Make an exact copy of all the records.
○ ○ ○ ○
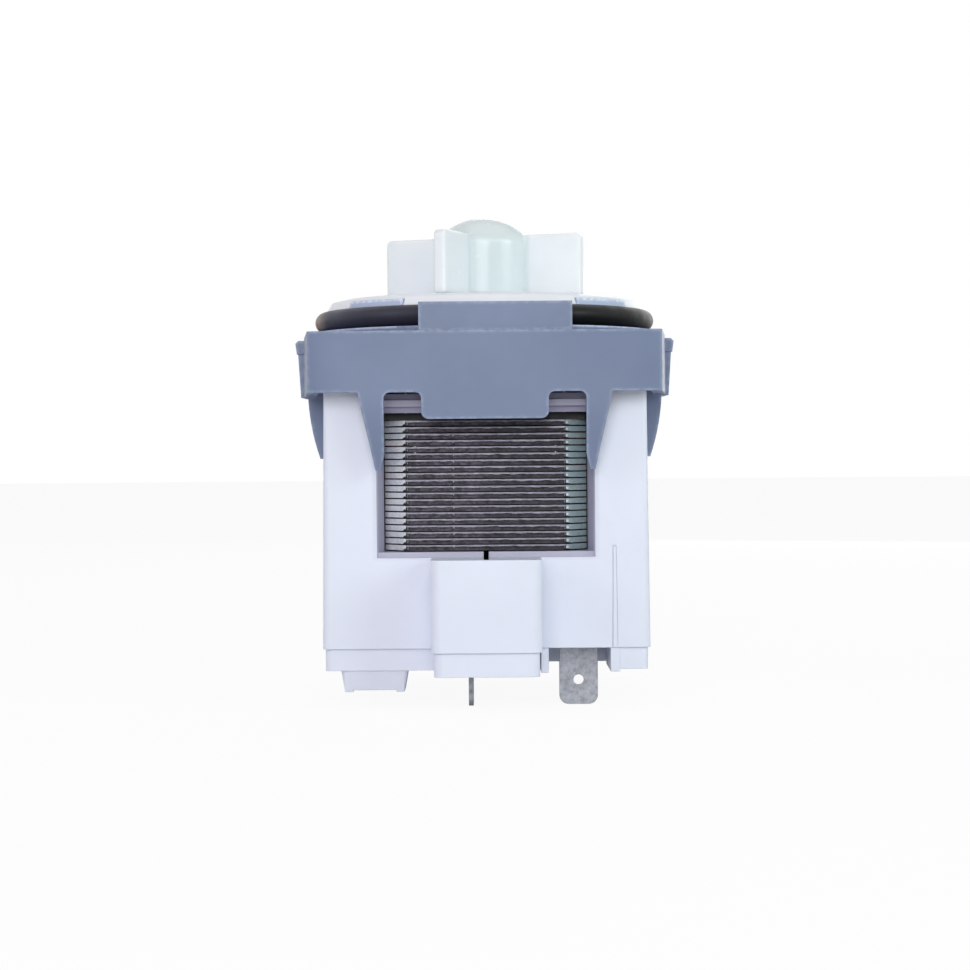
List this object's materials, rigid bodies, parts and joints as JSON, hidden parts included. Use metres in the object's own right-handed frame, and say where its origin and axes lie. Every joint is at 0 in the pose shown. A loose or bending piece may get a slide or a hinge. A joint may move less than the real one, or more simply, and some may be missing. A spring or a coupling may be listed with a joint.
{
  "type": "washer drain pump",
  "caption": "Drain pump with a two-pole synchronous motor in a square housing, a flanged head with an O-ring, and a bladed impeller that turns with lost motion.",
  "frame": {"origin": "on the rotor's axis, in the plane of the collar's top, where the pump seats on its housing", "axes": "+Z along the rotor's axis towards the impeller; -Y towards the side with the terminal block; +X to the right seen from that side"},
  "size_m": [0.0642, 0.069, 0.0816],
  "materials": {
    "flange_plastic": "satin moulded",
    "housing_plastic": "satin moulded",
    "cap_plastic": "smooth moulded",
    "impeller_plastic": "smooth, slightly translucent",
    "seal_rubber": "smooth moulded",
    "core_steel": "stamped sheet edges",
    "rivet_steel": "bright",
    "tab_metal": "tin plated, dull",
    "shaft_steel": "ground",
    "bush_ceramic": "dense graphite ceramic",
    "magnet_ferrite": "sintered ferrite",
    "bobbin_plastic": "moulded",
    "winding_wire": "enamelled copper",
    "inner_plastic": "moulded",
    "cutout_case": "moulded"
  },
  "bodies": {
    "housing": {"pump_flange": "flange_plastic", "front_cap": "cap_plastic", "flange_o_ring": "seal_rubber", "coil_housing": "housing_plastic", "rear_cover": "housing_plastic", "stator_core_left": "core_steel", "stator_core_right": "core_steel", "core_rivets": "rivet_steel", "bobbin_left": "bobbin_plastic", "bobbin_right": "bobbin_plastic", "winding_left": "winding_wire", "winding_right": "winding_wire", "terminal_tab_right": "tab_metal", "terminal_tab_centre": "tab_metal", "thermal_cutout": "cutout_case", "front_bearing": "bush_ceramic", "rear_bearing": "bush_ceramic", "front_bearing_mount": "seal_rubber", "rear_bearing_mount": "seal_rubber", "shaft_seal": "seal_rubber"},
    "rotor": {"rotor_shaft": "shaft_steel", "rotor_magnet": "magnet_ferrite", "rotor_core": "inner_plastic", "front_thrust_washer": "inner_plastic", "rear_thrust_washer": "inner_plastic", "lash_dog": "inner_plastic"},
    "impeller": {"impeller": "impeller_plastic", "hub_retainer": "inner_plastic", "lash_dampers": "seal_rubber"}
  },
  "joints": [
    {"name": "rotor_spin", "type": "hinge", "parent": "housing", "child": "rotor", "pos_m": [0, 0, 0], "axis": [0, 0, 1], "continuous": true},
    {"name": "impeller_lash", "type": "hinge", "parent": "rotor", "child": "impeller", "pos_m": [0, 0, 0.01], "axis": [0, 0, 1], "range_deg": [-115, 115]}
  ]
}
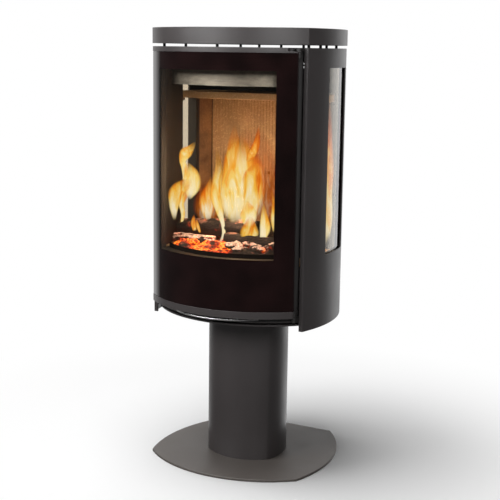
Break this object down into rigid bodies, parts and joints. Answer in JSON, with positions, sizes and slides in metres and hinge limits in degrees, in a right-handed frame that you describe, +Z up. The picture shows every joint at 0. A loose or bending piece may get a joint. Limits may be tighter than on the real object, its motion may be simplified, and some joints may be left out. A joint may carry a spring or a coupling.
{
  "type": "wood burning stove",
  "caption": "Free-standing wood stove on a slim pedestal: curved glass door, side windows, lined firebox, floating lid, rear flue outlet.",
  "frame": {"origin": "on the floor, under the middle of the outer box", "axes": "+Z up; the door faces -Y; +X is on the right of someone who stands in front and looks at the door, and the door is hinged on that side"},
  "size_m": [0.4718, 0.475, 1.12],
  "materials": {
    "body_paint": "matt heat-resistant stove paint",
    "base_paint": "matt heat-resistant stove paint",
    "dark_steel": "matt heat-resistant paint inside the stove",
    "grey_steel": "heat-tinted rolled steel",
    "handle_steel": "brushed stainless",
    "zinc_steel": "zinc plated",
    "fire_board": "pressed vermiculite board",
    "grate_iron": "raw cast",
    "door_ceramic_glass": "clear ceramic glass with a black printed border",
    "side_ceramic_glass": "clear ceramic glass",
    "rope": "woven glass-fibre rope"
  },
  "bodies": {
    "root": {"base_plate": "base_paint", "column_shell": "body_paint", "column_rear_cover": "body_paint", "bottom_plate": "body_paint", "lower_deck": "body_paint", "side_panel_right": "body_paint", "side_panel_left": "body_paint", "back_panel": "body_paint", "top_plate": "body_paint", "lid": "body_paint", "lid_disc": "body_paint", "column_foot_flange": "dark_steel", "column_top_flange": "dark_steel", "shelf_spacers": "dark_steel", "lid_spacers": "dark_steel", "lid_brackets": "dark_steel", "firebox_shell": "dark_steel", "firebox_floor": "dark_steel", "firebox_top": "dark_steel", "top_flue_blank": "dark_steel", "front_plate": "dark_steel", "smoke_box": "dark_steel", "flue_collar": "dark_steel", "hearth_sill": "dark_steel", "ash_pan_rails": "dark_steel", "side_window_posts": "dark_steel", "smoke_shelf": "dark_steel", "hinge_brackets": "dark_steel", "air_spigot": "dark_steel", "side_glass_clips": "dark_steel", "air_deflector": "grey_steel", "log_guard": "grey_steel", "ash_pan": "grey_steel", "baffle_pegs": "grey_steel", "hinge_pins": "handle_steel", "column_bolts": "zinc_steel", "column_cover_screws": "zinc_steel", "back_panel_screws": "zinc_steel", "lever_pivot": "zinc_steel", "back_lining": "fire_board", "side_lining_right": "fire_board", "side_lining_left": "fire_board", "floor_lining": "fire_board", "baffle": "fire_board", "grate": "grate_iron", "side_glass_right": "side_ceramic_glass", "side_glass_left": "side_ceramic_glass", "side_glass_seals": "rope"},
    "door": {"door_frame": "dark_steel", "door_glass": "door_ceramic_glass", "glass_tape": "rope", "door_seal": "rope", "door_top_trim": "body_paint", "door_bottom_trim": "body_paint", "glass_clips": "dark_steel", "door_handle": "handle_steel", "handle_brackets": "dark_steel", "hinge_ears": "dark_steel"},
    "air_control": {"air_lever": "grey_steel", "lever_tab": "body_paint"}
  },
  "joints": [
    {"name": "door_swing", "type": "hinge", "parent": "root", "child": "door", "pos_m": [0.199, -0.1415, 0.74], "axis": [0, 0, 1], "range_deg": [0, 100], "stiffness_Nm_per_rad": 1.5, "springref_deg": -11.46},
    {"name": "air_lever_swing", "type": "hinge", "parent": "root", "child": "air_control", "pos_m": [0, 0.0705, 0.402], "axis": [0, 0, 1], "range_deg": [-11, 11]}
  ]
}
○ ○ ○ ○
__Output of the task__:
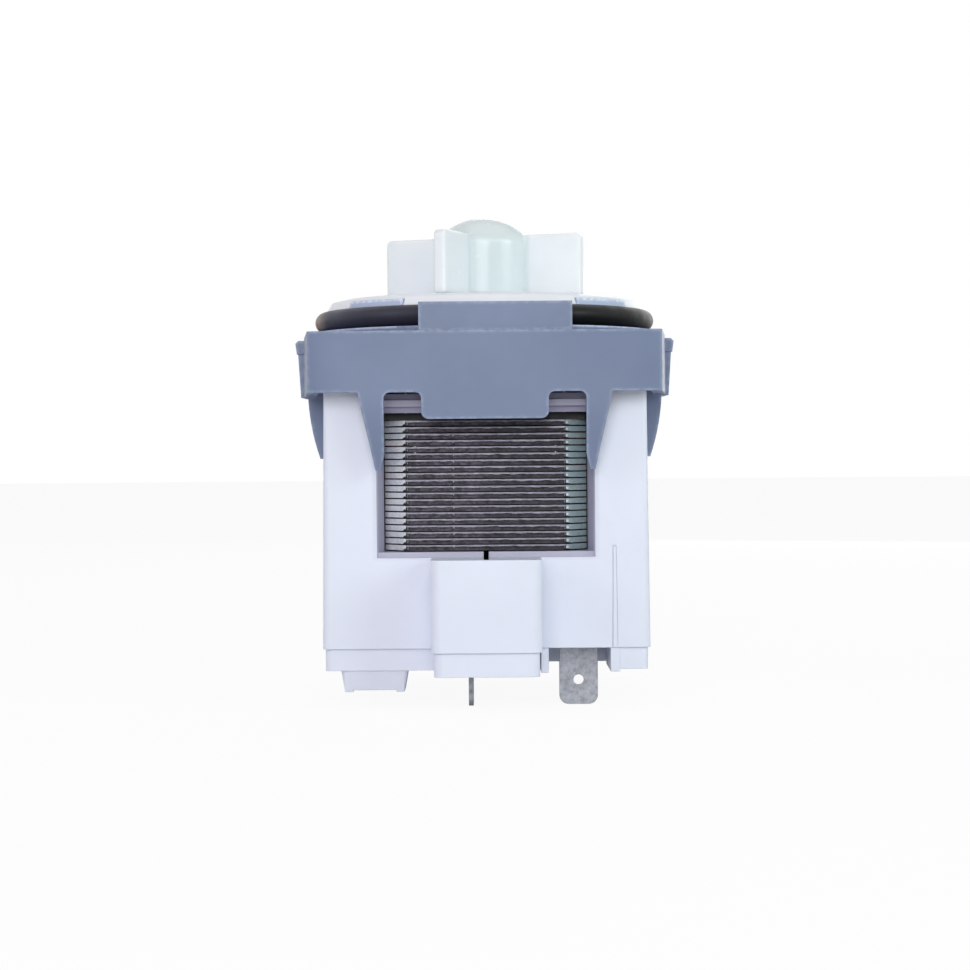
List this object's materials, rigid bodies, parts and joints as JSON, hidden parts included. Use metres in the object's own right-handed frame, and say where its origin and axes lie. Every joint is at 0 in the pose shown. A loose or bending piece may get a slide or a hinge. A joint may move less than the real one, or more simply, and some may be missing. A spring or a coupling may be listed with a joint.
{
  "type": "washer drain pump",
  "caption": "Drain pump with a two-pole synchronous motor in a square housing, a flanged head with an O-ring, and a bladed impeller that turns with lost motion.",
  "frame": {"origin": "on the rotor's axis, in the plane of the collar's top, where the pump seats on its housing", "axes": "+Z along the rotor's axis towards the impeller; -Y towards the side with the terminal block; +X to the right seen from that side"},
  "size_m": [0.0642, 0.069, 0.0816],
  "materials": {
    "flange_plastic": "satin moulded",
    "housing_plastic": "satin moulded",
    "cap_plastic": "smooth moulded",
    "impeller_plastic": "smooth, slightly translucent",
    "seal_rubber": "smooth moulded",
    "core_steel": "stamped sheet edges",
    "rivet_steel": "bright",
    "tab_metal": "tin plated, dull",
    "shaft_steel": "ground",
    "bush_ceramic": "dense graphite ceramic",
    "magnet_ferrite": "sintered ferrite",
    "bobbin_plastic": "moulded",
    "winding_wire": "enamelled copper",
    "inner_plastic": "moulded",
    "cutout_case": "moulded"
  },
  "bodies": {
    "housing": {"pump_flange": "flange_plastic", "front_cap": "cap_plastic", "flange_o_ring": "seal_rubber", "coil_housing": "housing_plastic", "rear_cover": "housing_plastic", "stator_core_left": "core_steel", "stator_core_right": "core_steel", "core_rivets": "rivet_steel", "bobbin_left": "bobbin_plastic", "bobbin_right": "bobbin_plastic", "winding_left": "winding_wire", "winding_right": "winding_wire", "terminal_tab_right": "tab_metal", "terminal_tab_centre": "tab_metal", "thermal_cutout": "cutout_case", "front_bearing": "bush_ceramic", "rear_bearing": "bush_ceramic", "front_bearing_mount": "seal_rubber", "rear_bearing_mount": "seal_rubber", "shaft_seal": "seal_rubber"},
    "rotor": {"rotor_shaft": "shaft_steel", "rotor_magnet": "magnet_ferrite", "rotor_core": "inner_plastic", "front_thrust_washer": "inner_plastic", "rear_thrust_washer": "inner_plastic", "lash_dog": "inner_plastic"},
    "impeller": {"impeller": "impeller_plastic", "hub_retainer": "inner_plastic", "lash_dampers": "seal_rubber"}
  },
  "joints": [
    {"name": "rotor_spin", "type": "hinge", "parent": "housing", "child": "rotor", "pos_m": [0, 0, 0], "axis": [0, 0, 1], "continuous": true},
    {"name": "impeller_lash", "type": "hinge", "parent": "rotor", "child": "impeller", "pos_m": [0, 0, 0.01], "axis": [0, 0, 1], "range_deg": [-115, 115]}
  ]
}
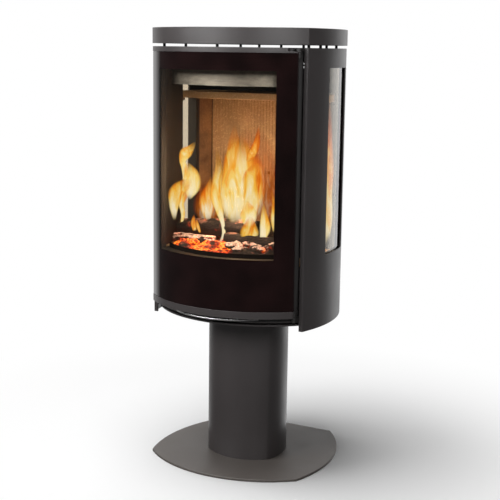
Break this object down into rigid bodies, parts and joints. Answer in JSON, with positions, sizes and slides in metres and hinge limits in degrees, in a right-handed frame that you describe, +Z up. The picture shows every joint at 0. A loose or bending piece may get a joint. Limits may be tighter than on the real object, its motion may be simplified, and some joints may be left out. A joint may carry a spring or a coupling.
{
  "type": "wood burning stove",
  "caption": "Free-standing wood stove on a slim pedestal: curved glass door, side windows, lined firebox, floating lid, rear flue outlet.",
  "frame": {"origin": "on the floor, under the middle of the outer box", "axes": "+Z up; the door faces -Y; +X is on the right of someone who stands in front and looks at the door, and the door is hinged on that side"},
  "size_m": [0.4718, 0.475, 1.12],
  "materials": {
    "body_paint": "matt heat-resistant stove paint",
    "base_paint": "matt heat-resistant stove paint",
    "dark_steel": "matt heat-resistant paint inside the stove",
    "grey_steel": "heat-tinted rolled steel",
    "handle_steel": "brushed stainless",
    "zinc_steel": "zinc plated",
    "fire_board": "pressed vermiculite board",
    "grate_iron": "raw cast",
    "door_ceramic_glass": "clear ceramic glass with a black printed border",
    "side_ceramic_glass": "clear ceramic glass",
    "rope": "woven glass-fibre rope"
  },
  "bodies": {
    "root": {"base_plate": "base_paint", "column_shell": "body_paint", "column_rear_cover": "body_paint", "bottom_plate": "body_paint", "lower_deck": "body_paint", "side_panel_right": "body_paint", "side_panel_left": "body_paint", "back_panel": "body_paint", "top_plate": "body_paint", "lid": "body_paint", "lid_disc": "body_paint", "column_foot_flange": "dark_steel", "column_top_flange": "dark_steel", "shelf_spacers": "dark_steel", "lid_spacers": "dark_steel", "lid_brackets": "dark_steel", "firebox_shell": "dark_steel", "firebox_floor": "dark_steel", "firebox_top": "dark_steel", "top_flue_blank": "dark_steel", "front_plate": "dark_steel", "smoke_box": "dark_steel", "flue_collar": "dark_steel", "hearth_sill": "dark_steel", "ash_pan_rails": "dark_steel", "side_window_posts": "dark_steel", "smoke_shelf": "dark_steel", "hinge_brackets": "dark_steel", "air_spigot": "dark_steel", "side_glass_clips": "dark_steel", "air_deflector": "grey_steel", "log_guard": "grey_steel", "ash_pan": "grey_steel", "baffle_pegs": "grey_steel", "hinge_pins": "handle_steel", "column_bolts": "zinc_steel", "column_cover_screws": "zinc_steel", "back_panel_screws": "zinc_steel", "lever_pivot": "zinc_steel", "back_lining": "fire_board", "side_lining_right": "fire_board", "side_lining_left": "fire_board", "floor_lining": "fire_board", "baffle": "fire_board", "grate": "grate_iron", "side_glass_right": "side_ceramic_glass", "side_glass_left": "side_ceramic_glass", "side_glass_seals": "rope"},
    "door": {"door_frame": "dark_steel", "door_glass": "door_ceramic_glass", "glass_tape": "rope", "door_seal": "rope", "door_top_trim": "body_paint", "door_bottom_trim": "body_paint", "glass_clips": "dark_steel", "door_handle": "handle_steel", "handle_brackets": "dark_steel", "hinge_ears": "dark_steel"},
    "air_control": {"air_lever": "grey_steel", "lever_tab": "body_paint"}
  },
  "joints": [
    {"name": "door_swing", "type": "hinge", "parent": "root", "child": "door", "pos_m": [0.199, -0.1415, 0.74], "axis": [0, 0, 1], "range_deg": [0, 100], "stiffness_Nm_per_rad": 1.5, "springref_deg": -11.46},
    {"name": "air_lever_swing", "type": "hinge", "parent": "root", "child": "air_control", "pos_m": [0, 0.0705, 0.402], "axis": [0, 0, 1], "range_deg": [-11, 11]}
  ]
}